Coming from a six core AMD Phenom, this thing is amazingly fast. For now i'll stay with Intel as it is much faster for my purposes.
on March 30, 2016
Thanks to customer non-support at Asus, it took me the better part of 4 years to get my "new" computer up and running. Of course, I didn't work the problem continuously, but I finally have a usable, and stable Core i7-3930K based computer. A few words to the wise. If you have a high efficiency power supply then you can't use a typical UPS. You need a pure sine wave UPS. I have one by Cyber Power, and it seems to be working fine. A modified sine wave UPS will, at best, cause your computer to freeze, which is what happened to me, when I was updating my BIOS. That's how it took four years to get my system up and running.
Now that I have it running, I like it, a lot, even though its about 4 generations behind. I have a Nocuta NH-D14 Heat Sink/Fan on it, and even at 3.8 GHz overclock, it runs cold. I'd run it faster, but my memory is too slow to overclock any faster. I did get the memory to run stably at 1866 MHZ, and that bumped the memory User Exp. Rating to 7.9, but even at 3.8 GHz, the User Exp. Rating for the CPU is still 7.8 (which isn't all that shabby). Of course, now that I have a stable system, I'm starting to lust after 32 GB of 2400 MHz SRAM. That's a lot less expensive a speed upgrade than going to Haswell,, and having to replace my MB, and SRAM with DDR4 SRAM.

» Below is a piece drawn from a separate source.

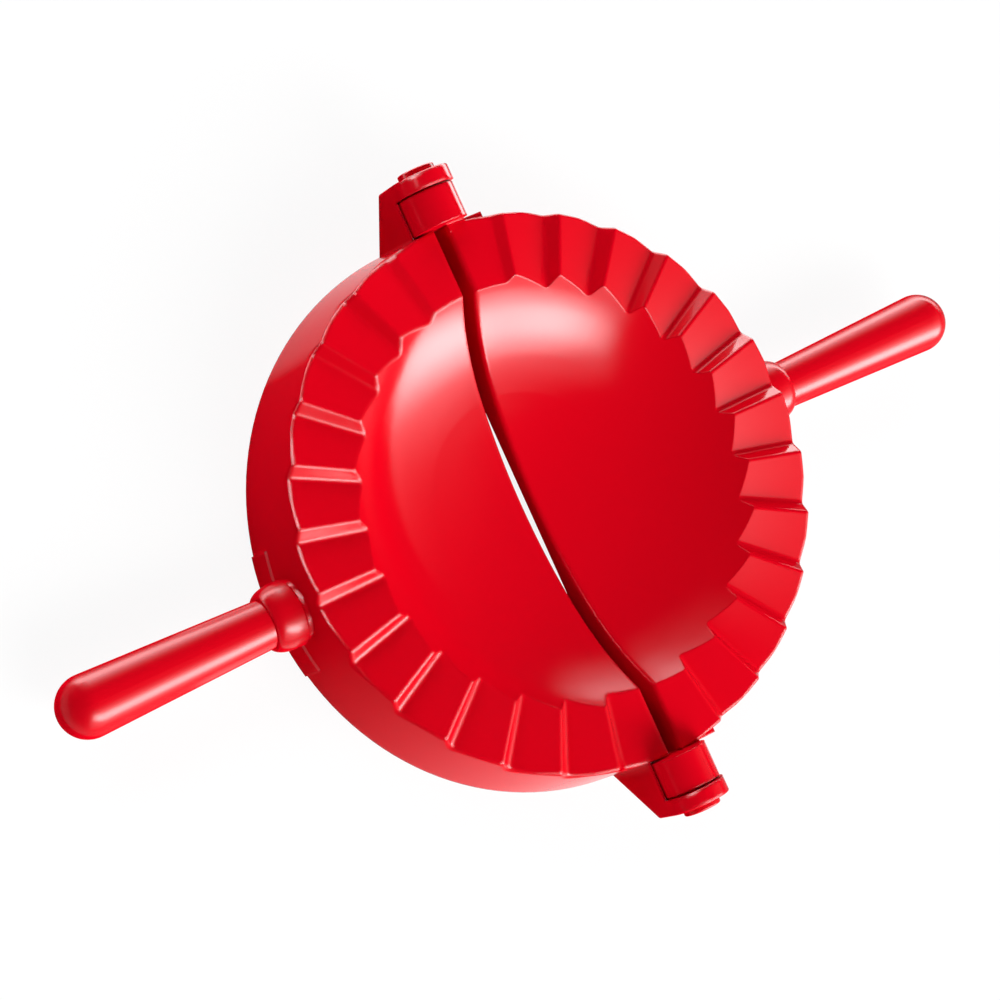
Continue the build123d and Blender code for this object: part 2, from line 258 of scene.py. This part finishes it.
shell_finish = {"polish": (0.10, 0.15), "steep": 0.40, "gentle": 0.58, "is_shell": True}
small_part_finish = {"polish": (0.20, 0.26), "steep": 0.30, "gentle": 0.45, "is_shell": False}
plastics = {
    "left_shell": moulded_plastic("left_shell_plastic", 1.2 * MM, **shell_finish),
    "right_shell": moulded_plastic("right_shell_plastic", 0.5 * MM, **shell_finish),
}
small_part_plastic = moulded_plastic("small_part_plastic", 0.2 * MM, **small_part_finish)
for name, node in nodes.items():
    node.data.materials.clear()
    node.data.materials.append(plastics.get(name, small_part_plastic))
    print(name, "wears", node.data.materials[0].name)

# %% [markdown]
# ## Floor
#
# The press lies on a plain white table, which a plane stands for.  A curved backdrop would
# also do, but its bend mirrors in the gloss, and the edge of a small plane shows in low
# views.  So the plane is very large.

# %% Floor
FLOOR_SIZE = 80.0               # metres, so that its far edge never shows
FLOOR_DROP = 0.05 * MM          # a hair under the skirt, so that the two don't flicker
bpy.ops.mesh.primitive_plane_add(size=FLOOR_SIZE, location=(0, 0, -FLOOR_DROP))
floor = bpy.context.object
floor.name = "floor"
print("floor", FLOOR_SIZE, "m across")

# %% [markdown]
# ## What the plastic mirrors in the floor
#
# Behind the press the floor mirrors as bright as a white card under a lamp, which draws the
# long upper streak on the handles.  In front it mirrors dark, as a black cloth would, so the
# low sides stay red.  A real card or cloth would show in other views, so these two are only
# in the light that the floor gives to glossy rays.  The card stops short of the tip of the
# left handle, and it has a gap beside the rear hinge, whose small faces would turn pale.

# %% Card and cloth
CARD_GLEAM = 6.4
CLOTH_GLEAM = 0.12
UNDER_PRESS = (78 * MM, 85 * MM)        # plain floor within this distance of the middle
CARD_FRONT = (18 * MM, 60 * MM)         # along Y, the card comes in over this range
CARD_SIDE = (-122 * MM, -104 * MM)      # and along X
GAP_LEFT = (-10 * MM, -30 * MM)         # to the left of the gap the card is whole again,
GAP_RIGHT = (70 * MM, 85 * MM)          # and to its right
GAP_BACK = (85 * MM, 105 * MM)          # and behind it


def floor_gleam(tree, place):
    """How bright the floor looks in the plastic: a card behind, a dark cloth in front."""
    where = split_xyz(tree, place.outputs["Object"])
    behind = smooth_step(tree, where["Y"], *CARD_FRONT)
    beside = smooth_step(tree, where["X"], *CARD_SIDE)
    card = link_math(tree, "MULTIPLY", behind, beside)
    left_of_gap = smooth_step(tree, where["X"], *GAP_LEFT)
    right_of_gap = smooth_step(tree, where["X"], *GAP_RIGHT)
    behind_gap = smooth_step(tree, where["Y"], *GAP_BACK)
    either_side = link_math(tree, "MAXIMUM", left_of_gap, right_of_gap)
    clear = link_math(tree, "MAXIMUM", either_side, behind_gap)
    card = link_math(tree, "MULTIPLY", card, clear)
    mirrored = rescale(tree, card, low=CLOTH_GLEAM, high=CARD_GLEAM)
    distance = length_of(tree, place.outputs["Object"])
    away = smooth_step(tree, distance, *UNDER_PRESS)
    return rescale(tree, away, low=1.0, high=mirrored)


print("the floor gleams", CARD_GLEAM, "behind the press and", CLOTH_GLEAM, "in front")

# %% [markdown]
# ## The floor's finish
#
# The paint is matt and catches the shadow, but lit by these lamps alone it looks grey.  More
# light would make it white, and would wash out the press as well.  So the floor mixes its
# paint with a glow, and Light Path tells the rays apart: the camera sees mostly the glow,
# diffuse rays see only the paint, and glossy rays meet the card and the cloth.  The glow
# isn't sampled as a lamp, because rays that come that way wouldn't be told apart.

# %% Pale floor
FLOOR_PAINT = 0.80
GLOW_NEAR = 0.90                # share of the glow beside the press, where the shadow lies
GLOW_RANGE = (0.08, 0.30)       # metres from the middle, over which it grows to the whole


def floor_material():
    """Pale matt floor with a glow of its own, so that the shadow of the press stays light."""
    material = bpy.data.materials.new("pale_floor")
    material.use_nodes = True
    material.cycles.emission_sampling = "NONE"
    tree = material.node_tree
    tree.nodes.clear()
    link = tree.links.new
    output = add_node(tree, "ShaderNodeOutputMaterial")
    matt = add_node(tree, "ShaderNodeBsdfDiffuse", Color=(FLOOR_PAINT,) * 3 + (1.0,))
    plain = add_node(tree, "ShaderNodeEmission", Color=(1.0, 1.0, 1.0, 1.0))
    place = add_node(tree, "ShaderNodeTexCoord")
    distance = length_of(tree, place.outputs["Object"])
    far = rescale(tree, distance, *GLOW_RANGE, low=GLOW_NEAR, smooth=True)
    ray = add_node(tree, "ShaderNodeLightPath")
    gleam = floor_gleam(tree, place)
    glow = rescale(tree, ray.outputs["Is Glossy Ray"], low=1.0, high=gleam)
    link(glow, plain.inputs["Strength"])
    seen = rescale(tree, ray.outputs["Is Diffuse Ray"], low=1.0, high=0.0)
    mix = add_node(tree, "ShaderNodeMixShader")
    link(link_math(tree, "MULTIPLY", far, seen), mix.inputs["Fac"])
    link(matt.outputs["BSDF"], mix.inputs[1])
    link(plain.outputs["Emission"], mix.inputs[2])
    link(mix.outputs["Shader"], output.inputs["Surface"])
    return material


floor.data.materials.append(floor_material())
print("floor wears", floor.data.materials[0].name)

# %% [markdown]
# ## Softboxes
#
# A small glossy object is lit by what it mirrors, so a lamp's shape and its fading edges are
# as important as its strength.  A softbox here is an area lamp that is placed as the press
# sees it, by azimuth and elevation, with its size in degrees.  Its light fades across it
# through nodes in the lamp itself, which is what diffuser cloth does to a real one.


# %% Softbox
def direction(azimuth, elevation):
    """Unit vector towards an azimuth and elevation in degrees."""
    turn, rise = math.radians(azimuth), math.radians(elevation)
    level = math.cos(rise)
    return Vector((level * math.cos(turn), level * math.sin(turn), math.sin(rise)))


def look_back(away, roll):
    """Turn of a lamp or camera that stands in the direction away and looks back, rolled."""
    upright = away.to_track_quat("Z", "Y").to_matrix().to_4x4()
    return upright @ Matrix.Rotation(math.radians(roll), 4, "Z")


def fade(tree, value, low_edge, high_edge):
    """Rise from 0 at one edge of the lamp to 1, and fall back to 0 at the other edge."""
    rise = smooth_step(tree, value, 0.0, low_edge)
    fall = smooth_step(tree, value, 1.0, 1.0 - high_edge)
    return link_math(tree, "MULTIPLY", rise, fall)


def softbox(
    name, azimuth, elevation, roll, width, height, radiance, soft_x, soft_y, fall=0.0, distance=1.4
):
    """Rectangular lamp seen from the press at an azimuth and elevation, sizes in degrees.

    Its light fades towards the edges, over the shares of its width and height in soft_x and
    soft_y.  Along the width it also falls to nothing, faster where fall is greater.
    """
    lamp = bpy.data.lights.new(name, "AREA")
    lamp.shape = "RECTANGLE"
    lamp.size = 2 * distance * math.tan(math.radians(width) / 2)
    lamp.size_y = 2 * distance * math.tan(math.radians(height) / 2)
    lamp.energy = math.pi * lamp.size * lamp.size_y * radiance
    lamp.use_nodes = True
    tree = lamp.node_tree
    place = add_node(tree, "ShaderNodeNewGeometry")
    across = split_xyz(tree, place.outputs["Parametric"])
    faded_x = fade(tree, across["X"], *soft_x)
    faded_y = fade(tree, across["Y"], *soft_y)
    faded = link_math(tree, "MULTIPLY", faded_x, faded_y)
    dying = link_math(tree, "POWER", link_math(tree, "SUBTRACT", 1.0, across["X"]), fall)
    strength = link_math(tree, "MULTIPLY", faded, dying)
    tree.links.new(strength, tree.nodes["Emission"].inputs["Strength"])
    box = bpy.data.objects.new(name, lamp)
    bpy.context.scene.collection.objects.link(box)
    away = direction(azimuth, elevation)
    box.matrix_world = Matrix.Translation(distance * away) @ look_back(away, roll)
    print(name, "covers", width, "x", height, "degrees")
    return box


# %% [markdown]
# ## Lamps for the highlights
#
# Each of these lamps is shaped for the highlight that it leaves.  The key stands low in
# front and rakes across both dishes, with a faint spill round it.  The panel has a hard
# lower edge, and its light dies away sideways: it makes the lens with a crisp rim in the
# left dish.  Two lamps behind light the bottoms of the dishes and the handles.

# %% Lamps for the highlights
softbox(
    "key_softbox", azimuth=-62.9, elevation=27.5, roll=-35.1, width=95.1, height=37.3,
    radiance=17.9, soft_x=(0.344, 0.321), soft_y=(0.43, 0.494), fall=0.77,
)
softbox(
    "panel", azimuth=-16.05, elevation=38.8, roll=21.8, width=95.5, height=53.6,
    radiance=22.5, soft_x=(0.29, 0.98), soft_y=(0.10, 0.49), fall=5.54,
)
softbox(
    "key_spill", azimuth=-71.4, elevation=20.7, roll=-22.0, width=93.8, height=93.1,
    radiance=2.28, soft_x=(0.16, 0.56), soft_y=(0.775, 0.392),
)
softbox(
    "rear_softbox", azimuth=61.7, elevation=10.3, roll=-14.2, width=51.6, height=39.6,
    radiance=5.0, soft_x=(0.40, 0.325), soft_y=(0.38, 0.98),
)
softbox(
    "rear_glow", azimuth=85.6, elevation=16.9, roll=5.7, width=39.9, height=54.4,
    radiance=2.83, soft_x=(0.07, 0.045), soft_y=(0.16, 0.98), fall=1.04,
)

# %% [markdown]
# ## Fills and edge light
#
# The two fills only light the red itself.  Glossy rays pass them by, and with multiple
# importance sampling off no trace of them is left in the highlights.  The edge light does
# the opposite.  It is hidden from diffuse rays and falls on the left shell alone, and it
# draws the fine bright line in which the left rim and its pleats end.

# %% Fills and edge light
rear_fill = softbox(
    "rear_fill", azimuth=95, elevation=29, roll=0, width=100, height=50,
    radiance=3.5, soft_x=(0.20, 0.20), soft_y=(0.30, 0.30),
)
front_fill = softbox(
    "front_fill", azimuth=-105, elevation=18, roll=0, width=100, height=30,
    radiance=1.3, soft_x=(0.20, 0.20), soft_y=(0.30, 0.30),
)
for lamp in (rear_fill, front_fill):
    lamp.visible_glossy = False
    lamp.data.cycles.use_multiple_importance_sampling = False

edge_light = softbox(
    "edge_light", azimuth=130, elevation=38, roll=0, width=54, height=40,
    radiance=14.0, soft_x=(0.1, 0.1), soft_y=(0.2, 0.2),
)
edge_light.visible_diffuse = False
edge_pieces = bpy.data.collections.new("edge_light_falls_on")
edge_pieces.objects.link(nodes["left_shell"])
edge_light.light_linking.receiver_collection = edge_pieces

# %% [markdown]
# ## Room
#
# The rest of the room is nearly dark, so that nothing but the lamps and the floor shows in
# the gloss.  The camera alone sees it white, past the end of the floor.  The Standard view
# keeps colours as they are written.

# %% Room
ROOM_LIGHT = 0.012
ROOM_SEEN = 1.0
world = bpy.data.worlds.new("dim_room")
bpy.context.scene.world = world
world.use_nodes = True
room = world.node_tree.nodes["Background"]
room.inputs["Color"].default_value = (1.0, 1.0, 1.0, 1.0)
seen_by = add_node(world.node_tree, "ShaderNodeLightPath")
camera_ray = seen_by.outputs["Is Camera Ray"]
white = rescale(world.node_tree, camera_ray, low=ROOM_LIGHT, high=ROOM_SEEN)
world.node_tree.links.new(white, room.inputs["Strength"])
bpy.context.scene.view_settings.view_transform = "Standard"
print("room light", ROOM_LIGHT)

# %% [markdown]
# ## Camera
#
# The press is seen steeply from above, from the side of the fixed handle, and the camera is
# rolled so that the handles run from lower left to upper right.  A long lens from over half
# a metre keeps the round rim from looking stretched.

# %% Camera
LOOK_AT = Vector((-0.0134, 0.0032, 0.0222))
CAMERA_DISTANCE = 0.6266
CAMERA_AZIMUTH = 178.51
CAMERA_ELEVATION = 63.07
CAMERA_ROLL = 67.03
LENS = 108.743
SENSOR = 36.0

camera_data = bpy.data.cameras.new("camera")
camera_data.lens = LENS
camera_data.sensor_width = SENSOR
camera = bpy.data.objects.new("camera", camera_data)
bpy.context.scene.collection.objects.link(camera)
back = direction(CAMERA_AZIMUTH, CAMERA_ELEVATION)
stand = Matrix.Translation(LOOK_AT + back * CAMERA_DISTANCE)
camera.matrix_world = stand @ look_back(back, CAMERA_ROLL)
bpy.context.scene.camera = camera
print("camera at", [round(x, 5) for x in camera.matrix_world.translation])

Before the BIOS got corrupted, I used it for Microsoft Flight Simulator X, and it needed a smaller percentage of resources than MS FSX did on my 2.67 GHz i7-980 HP-Pavilion. On the HP, I have run into situations where FSX consumes almost 100% of the resources with one display. My goal is to have a 3 display setup, so I essentially need 3X the processing power of my HP. (Worst case, anyway). The 2 additional cores, and the over-clocking give me a theoretical improvement of about 2.2X over the HP.